Ships

Ships

Project Drawdown defines the ships solution as: the use of technologies to make maritime shipping less fuel-intensive. This solution replaces conventional maritime shipping practices and technologies.

Shipping is a large contributor to greenhouse gas emissions. Emissions from shipping for the year 2012 are estimated at 972 million tons of carbon dioxide-equivalent gases. These emissions are forecasted to increase by 50-250 percent over the next 33 years, representing 10-14 percent of global emissions by 2050. Emissions from shipping are a function of: the demand for transportation work, the efficiency of ships, operational conditions at sea, fuel used, and more. There are many emissions reduction techniques available, including technical improvements, operational measures, and fuel replacement. In addition to the practice of “slow steaming,” [1] this solution considers a suite of 17 energy-efficient technologies based on the Global Maritime Energy Efficiency Partnership (GloMEEP) project by the International Maritime Organization (IMO).

Methodology

Total Addressable Market [2]

The total addressable market for ships is defined as the total demand for maritime freight work projected to 2050 by the IMO and others. The model uses various projections of the Energy Efficiency Operational Indicator (EEOI), which are derived from forecasts of different scenarios of greenhouse gas emissions and transport work done by ships in the future. An efficient ship is assumed to be 50 percent more efficient than a conventional ship, based on a combination of different efficiency measures and the practice of slow steaming. [3]

Current adoption [4] of efficient ships is estimated as 31 percent of the total addressable market. [5] This was calculated by taking the improvement in EEOI in 2014 compared to 2008. [6]

Adoption Scenarios [7]

Future adoption of ships was estimated using EEOI projections to 2050 made in the Third Greenhouse Gas Study of the IMO. Impacts of increased adoption of ships from 2020-2050 were generated based on three growth scenarios, which were assessed in comparison to a Reference Scenario where the solution’s market share was fixed at the current levels.

• Plausible Scenario: The average of the EEOI projections was used, and applied to work done by ships operating at 50 percent efficiency.
• Drawdown Scenario: Adoption is based on one standard deviation above the mean EEOI values from all sources, and applied to work done by ships operating at 50 percent efficiency.
• Optimum Scenario: This scenario uses the most ambitious EEOI value in each projected year and applies to work done by ships operating at 50 percent efficiency.

Emissions Model

Emissions reductions are determined based on reduced fuel use resulting from the efficiency measures and slow steaming.

Financial Model

Capital costs for incorporating the energy-efficiency measures, and fuel savings from implementing these measures, are calculated by looking only at the cost of adding efficiency measures to a conventional ship. Hence, the cost of an efficient ship is estimated as the retrofitting cost for the 17 technologies identified. [8] The cost of the solution is assumed to have a 5 percent learning rate based on a report from the International Council on Clean Transportation (ICCT), which indicated that some of the technologies are new enough to warrant higher rates (10-15 percent).

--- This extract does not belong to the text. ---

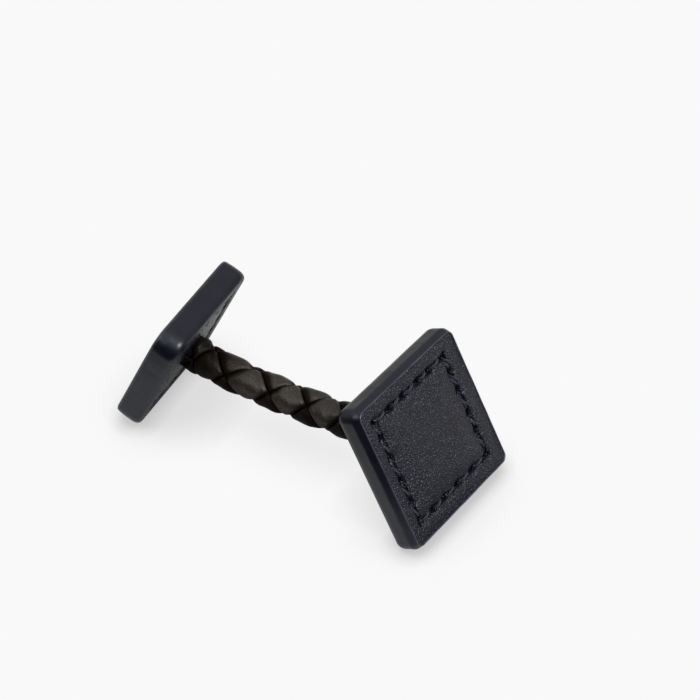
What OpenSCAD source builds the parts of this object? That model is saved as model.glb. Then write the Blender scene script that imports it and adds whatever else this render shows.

Operating costs are derived from the cost of fuel use (based on the average pricing from 2005-2015) [9] and maintenance costs of the efficiency measures (IMO, 2015). Only fuel costs are considered for conventional ships.

Results

The Plausible Scenario projects that energy-efficient shipping can lead to an estimated emissions reduction of 7.9 gigatons of carbon dioxide-equivalent greenhouse gases from 2020-2050, at an additional cost of approximately US$915 billion [10] and a net operating savings of US$424 billion. The Drawdown Scenario shows an avoidance of 9 gigatons of greenhouse gas emissions; the Optimum Scenario avoids 9.5 gigatons of emissions.

Discussion

Large capital investments are required to capture the benefits estimated above, and these may be difficult to finance due to split incentives [11] and difficulties in verifying fuel savings. However, some of these investments can be recovered quickly, leading to lifetime cost savings. We included some technologies that were not yet cost-effective. If these were removed, the profitability of efficient ships would increase, but at the expense of lower emissions impacts. A more granular analysis with faster learning rates of up to 15 percent for some technologies could prove insightful. While there are cost and emissions savings in each Drawdown scenario, the cost of freight transportation may increase in the short term, which may result in a marginal increase in the prices of commodities.

Although a reduction in greenhouse gas emissions from ships is forecasted over time, the rate of these reductions has to be increased so that the aggregate emissions from international shipping can be controlled. Voluntary adoption of energy-efficiency measures for ships has been observed in the case of certain shipping companies, as it leads to direct lowering of operational costs for ships. Nevertheless, there are many financial and informational challenges which need to be overcome before all ships adopt energy-efficient measures.